Yesterday I returned to the complex. Ever since she went to the museum, Shawn has found it practical to take her annual holidays at Christmas. Bishop Corriveau has been saying the daily masses this week, giving the cathedral priests a break, so we have been attending and subsequently going for a stroll before returning home. Yesterday we strolled as far as the Greyhound depot in the mall, to pick up the annual Christmas box from Shawn's brother, still active in the transportation business. Visitors to the 2010 Olympics will find him at the helm of one of their Pacific Stages coaches heading from Vancouver to Whistler. Our route home led naturally by the complex. I handed the box to my companions and walked in. My new running shoe design was on my feet, inside my overshoes.
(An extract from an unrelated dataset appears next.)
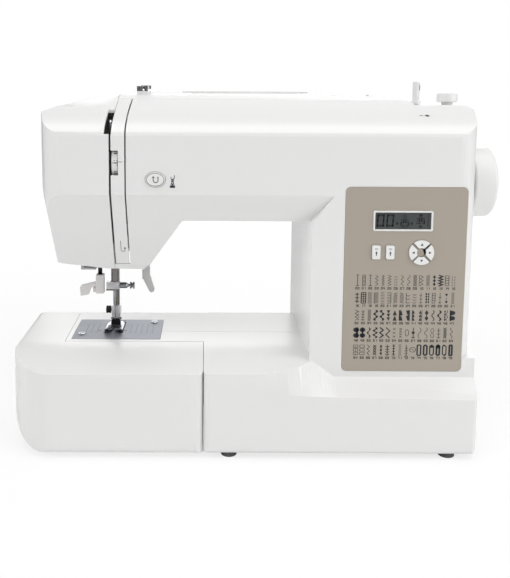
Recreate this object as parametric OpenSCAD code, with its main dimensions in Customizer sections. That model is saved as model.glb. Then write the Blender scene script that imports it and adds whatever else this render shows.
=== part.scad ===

And what a design it is, with possibly one flaw which I can correct the next time I hit the concourse. It is closed today, for the New Year's holiday, and I'm both relieved for the staff and irked, like a kid, that I can't make the correction right away.
My ordinary size in Feiwue's is a 44. But for my new purpose I picked up a pair of 46's. The extra room accomodates the forward half of a simple felt insole and a full length size 10 Soleeze spring-loaded insole ordered from the Hammacher Schlemmer catalogue. The shoe provides a completely flat sole, with no disturbing heel. The Soleeze provides the excellent cushion that the Feiwue was never meant to have. And the felt half sole lifts the front of the Soleeze to compensate for the half-inch heel rise at the back of the Soleeze that my musculo-skeletal system objected to.
One more thing. Under the heel of the Soleeze I have put a little circle of metal to protect the Feiwue fibres from the hard plastic cylinders encasing the springs. At the moment I use the lid from a small canning jar. This is especially necessary when running on concrete.
In this get up yesterday, three very comfortable miles. Each mile in less than twelve minutes and I was able to jog at least two-thirds of the time with the mouth open, generally, for intake. With nasal breathing both in and out, at the start of the season I achieved only 50/50. Furthermore, at the end of my second mile, nicely warmed up, I did one entire lap - one-eighth of a mile - of jogging.
The actual key to this success, this change of attitude about breathing technique, has taken a fair amount of working out, and once again I can only say that I wished Patanjali and the ancient rishis, or even some modern ones, had analyzed the comination of yoga and athletics. Possibly, now that India is finally entering the Olympics, some of their undoubted intelligence will spill over on to the track and elsewhere in the sports field. (The Canucks, meanwhile, have lost yet another goalie to the groin factor.)
Eventually, however, it began to seem quite simple, following my long-awaited clarity over anatomical structure and function. The code, as I see it for the moment, has mostly to do with the proportion of in-breath to out-breath, as it is by retaining the oxygen in the alveoli at the bottom of the lungs, thus giving sufficient time for carbon dioxide to come into existence and do its work, that the desirable balance is struck. For me at least, on the flat it seems to be fundamentally a two-to-one ratio, which in my case translates into three steps to a breath in and six steps to a breath out, both running and walking. On a climb, this two-to-one drops to something like two in and four out.
And depending on a variety of factors, especially weather, I don't really think it's essential whether the breath is coming or going through the nose or through the mouth, so long as the in-breathing to out-breathing ratio is maintained, and oxygen deprivation is avoided.
There is probably a lot more to be said on this issue, but this is probably enough for now, and a lot of the most significant conclusions won't be available until I've got some longer, faster, runs under my belt down at the complex Ron has already made famous. And I suspect that the Air Farce should keep that Chicken Cannon he was brought in to fire in working order. I still suspect that 09 could be a brutal year for certain invested interests.